Seguramente Holywood no permitiría a nadie más que a Christopher Nolan rodar una superproducción tan personal como Dunkerque, con más extras que efectos digitales y con poquísimas concesiones a la taquilla y a los premios. El resultado es colosal, un bombardeo estético, casi de cine mudo, que articula una emoción intensa y permanente. El miedo a perder la vida a cada instante se retrata con más lirismo y parecida intensidad que en la primera media hora de Salvar al Soldado Ryan. La presencia continua de la banda sonora es un elemento más de guión. Resulta brillante la estilización musical de Nimrod, de Elgar, para crear una atmósfera heroica dentro de la derrota. El dramatismo no necesita apoyarse en las interpretaciones de los actores, que apenas tienen diálogos porque al fin y al cabo, como en un gran fresco, el conjunto predomina sobre sus partes. Creo sinceramente que es lo mejor que ha hecho el director de Memento, Origen o Interstellar. Y eso es mucho decir.

Guillermo del Toro es un friki con una fe inquebrantable en lo que hace y un talento cinematográfico superlativo, por lo que, por muy refractario que uno sea al género fantástico, al comic y a extravagancias varias, consigue a veces arrastrarte a su universo imaginario sin que puedas ni quieras resistirte. Como en el Laberinto del Fauno, en La Forma del Agua lo vuelve a conseguir. De forma más poética si cabe. La escenografía, la dirección artística, un buen guión, la música de Desplat y unas formidables interpretaciones te llevan tan de la mano que asumes que un cuento es un cuento y que todo vale cuando es bello. Hasta le perdonas las concesiones gratuitas y oportunistas a temas candentes como el acoso sexual, la homofobia y la discriminación racial, que para eso Del Toro se juega el tipo y el dinero con esta apuesta personal.
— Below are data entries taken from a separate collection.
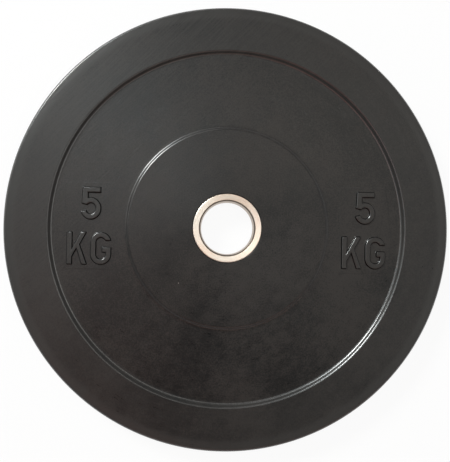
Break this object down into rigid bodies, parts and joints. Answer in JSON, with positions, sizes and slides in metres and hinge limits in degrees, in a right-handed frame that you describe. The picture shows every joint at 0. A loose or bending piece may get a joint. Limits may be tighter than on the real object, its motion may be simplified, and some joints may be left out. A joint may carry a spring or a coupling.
{
  "type": "bumper plate",
  "caption": "Round rubber weight plate with a raised rim, a recessed web with raised weight marks, a raised boss and a turned steel hub with a through bore.",
  "frame": {"origin": "middle of the plate, on the bore's axis, halfway between the two faces", "axes": "+Z along the bar, out of the front face; +Y up on the front face, as its marks read; +X to the right of it"},
  "size_m": [0.45, 0.45, 0.0274],
  "materials": {
    "black_rubber": "satin moulded rubber",
    "turned_steel": "fine turned, with concentric tool marks",
    "plain_steel": "plain sheet, buried in the rubber"
  },
  "bodies": {
    "root": {"rubber_body": "black_rubber", "hub_sleeve": "turned_steel", "anchor_plate": "plain_steel"}
  },
  "joints": []
}
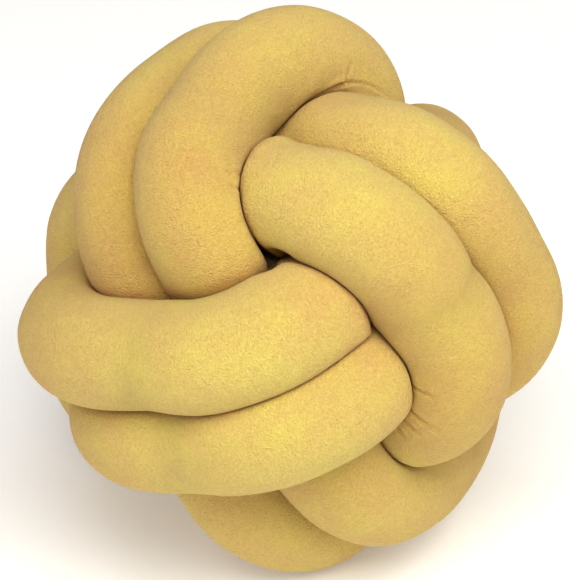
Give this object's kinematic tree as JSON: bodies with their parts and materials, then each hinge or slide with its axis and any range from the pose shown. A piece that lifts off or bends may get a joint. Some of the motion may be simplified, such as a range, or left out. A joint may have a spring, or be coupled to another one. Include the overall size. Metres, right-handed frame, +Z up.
{
  "type": "knot cushion",
  "caption": "Ball-shaped cushion tied from a long filled plush tube, its paired laps passing over and under each other, with the ends tucked in out of sight.",
  "frame": {"origin": "on the floor under the middle of the bounding box", "axes": "+Z up from the flat spot the ball rests on, -Y towards the side seen in the picture, +X to the right of that side"},
  "size_m": [0.2884, 0.3, 0.3025],
  "materials": {
    "plush": "short-pile plush, matt with a soft sheen"
  },
  "bodies": {
    "root": {"knotted_tube": "plush"}
  },
  "joints": []
}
Entre las dos cintas mencionadas deberían repartirse los premios a mejor película, dirección, fotografía, banda sonora y dirección artística. Pero creo que Dunkerque,sin mujeres coraje ni afroamericanos (los americanos no habían entrado aún en la guerra) se irá casi de vacío. Tiene ventaja La Forma del Agua porque, además de arrimar el ascua a lo políticamente correcto, tiene grandes interpretaciones, en particular Sally Hawkins, pero todo el elenco está de oscar, incluso el no nominado Michael Shannon.

Los oscar a actriz principal, actor de reparto y guión original serán las bazas de Tres anuncios en las afueras, de Martin McDonagh, excelente película aunque menor frente a las citadas. Una buena historia y guión con un giro sorprendente; ambientada en el medio rural americano, muy trillado ya como escenario tenebroso y surrealista, con una interpretación excepcional de Sam Rockwell y una algo más discutible de Frances McDormand. Aunque con papeles memorables a sus espaldas, la esposa de Joel Coen ha acabado convirtiéndose en un personaje en sí misma. Su rostro de piedra arenisca y su alergia a la peluquería disfrazan de intensidad cualquier mueca. Aunque es la favorita al premio, me parecen mayores los méritos de Sally Hawkins.

La ceremonia de entrega de los oscars siempre es un espectáculo aunque, con el precedente de los Globos de Oro, temo que se pueda convertir en un auto de fe, con Woody Allen, Kevin Spacey y todo el que se mueva tocados de capirote en la hoguera del #metoo y Oprah empuñando la antorcha. En ningún sitio se cazan mejor las brujas que en Holywood.